CALL apoc.load.xmlSimple('http://example.com/test.xml') YIELD value as doc CREATE (p:Person) SET p.name = doc.name

load from XML URL (e.g. web-api) to import XML as single nested map with attributes and _type, _text fields and _<childtype> collections per child-element-type.

CALL apoc.load.csv('url',{sep:";"}) YIELD lineNo, list, strings, map, stringMap

load CSV fom URL as stream of values
config contains any of: {skip:1,limit:5,header:false,sep:'TAB',ignore:['aColumn'],arraySep:';',results:['map','list','strings','stringMap'], nullValues:[''],mapping:{years:{type:'int',arraySep:'-',array:false,name:'age',ignore:false,nullValues:['n.A.']}}

CALL apoc.load.xls('url','Sheet'/'Sheet!A2:B5',{config}) YIELD lineNo, list, map

load XLS fom URL as stream of values
config contains any of: {skip:1,limit:5,header:false,ignore:['aColumn'],arraySep:';'+ nullValues:[''],mapping:{years:{type:'int',arraySep:'-',array:false,name:'age',ignore:false,nullValues:['n.A.']}}

Load Single File From Compressed File (zip/tar/tar.gz/tgz)

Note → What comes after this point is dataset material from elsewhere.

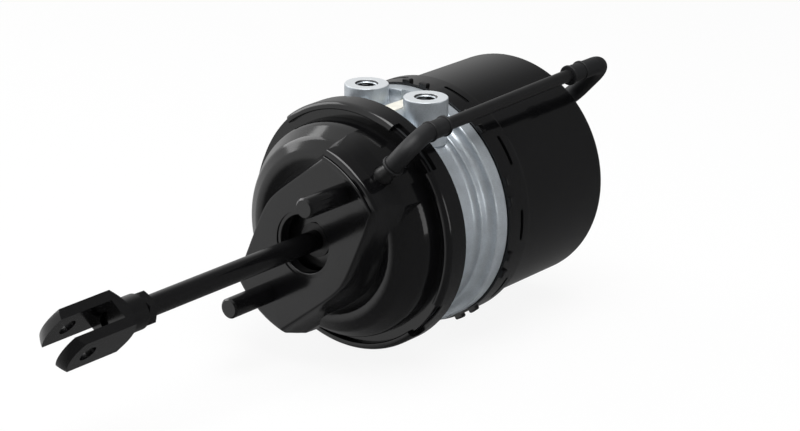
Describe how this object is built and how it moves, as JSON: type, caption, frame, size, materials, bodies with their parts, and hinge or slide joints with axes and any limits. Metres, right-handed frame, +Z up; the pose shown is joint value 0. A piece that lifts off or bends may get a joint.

When loading data from compressed files, we need to put the ! character before the file name. For example:

Loading a compressed CSV file

apoc.load.csv("pathToFile!csv/fileName.csv.tgz")

Loading a compressed JSON file

apoc.load.json("https://github.com/neo4j-contrib/neo4j-apoc-procedures/tree/3.4/src/test/resources/testload.tgz?raw=true!person.json");

Using S3 protocol

When using the S3 protocol we need to download and copy the following jars into the plugins directory:

aws-java-sdk-core-1.11.250.jar (https://mvnrepository.com/artifact/com.amazonaws/aws-java-sdk-core/1.11.250)
aws-java-sdk-s3-1.11.250.jar (https://mvnrepository.com/artifact/com.amazonaws/aws-java-sdk-s3/1.11.250)
httpclient-4.4.8.jar (https://mvnrepository.com/artifact/org.apache.httpcomponents/httpclient/4.5.4)
httpcore-4.5.4.jar (https://mvnrepository.com/artifact/org.apache.httpcomponents/httpcore/4.4.8)
joda-time-2.9.9.jar (https://mvnrepository.com/artifact/joda-time/joda-time/2.9.9)

Once those files have been copied we’ll need to restart the database.

The S3 URL must be in the following format:

s3://accessKey:secretKey[:sessionToken]@endpoint:port/bucket/key (sessionToken is optional) or
s3://endpoint:port/bucket/key?accessKey=accessKey&secretKey=secretKey[&sessionToken=sessionToken] (sessionToken is optional) or
s3://endpoint:port/bucket/key if the accessKey, secretKey, and the optional sessionToken are provided in the environment variables

Using Google Cloud Storage

In order to use Google Cloud Storage you need that the following jars are included into the plugin dir:

api-common-1.8.1.jar
failureaccess-1.0.1.jar
gax-1.48.1.jar
gax-httpjson-0.65.1.jar
google-api-client-1.30.2.jar
google-api-services-storage-v1-rev20190624-1.30.1.jar
google-auth-library-credentials-0.17.1.jar
google-auth-library-oauth2-http-0.17.1.jar
google-cloud-core-1.90.0.jar
google-cloud-core-http-1.90.0.jar
google-cloud-storage-1.90.0.jar
google-http-client-1.31.0.jar
google-http-client-appengine-1.31.0.jar
google-http-client-jackson2-1.31.0.jar
google-oauth-client-1.30.1.jar
grpc-context-1.19.0.jar
guava-28.0-android.jar
opencensus-api-0.21.0.jar
opencensus-contrib-http-util-0.21.0.jar
proto-google-common-protos-1.16.0.jar
proto-google-iam-v1-0.12.0.jar
protobuf-java-3.9.1.jar
protobuf-java-util-3.9.1.jar
threetenbp-1.3.3.jar

But we prepared an uber-package in order simplify the process, you can download it from here and place it into the plugin directory

You can use Google Cloud storage via the following url format:

gs://<bucket_name>/<file_path>

moreover you can also define the authorization type:

NONE: for public buckets (it’s the default behaviour so you don’t need to specify this)
SERVICE: with Service authentication by setting the env variable GOOGLE_APPLICATION_CREDENTIALS as described here: https://cloopenud.google.com/storage/docs/reference/libraries#client-libraries-install-java

Ex:

gs://andrea-bucket-1/test-privato.csv?authenticationType=SERVICE

failOnError

Adding the config parameter failOnError:false (by default true), will mean that in the case of an error the procedure will not fail, but just return zero rows.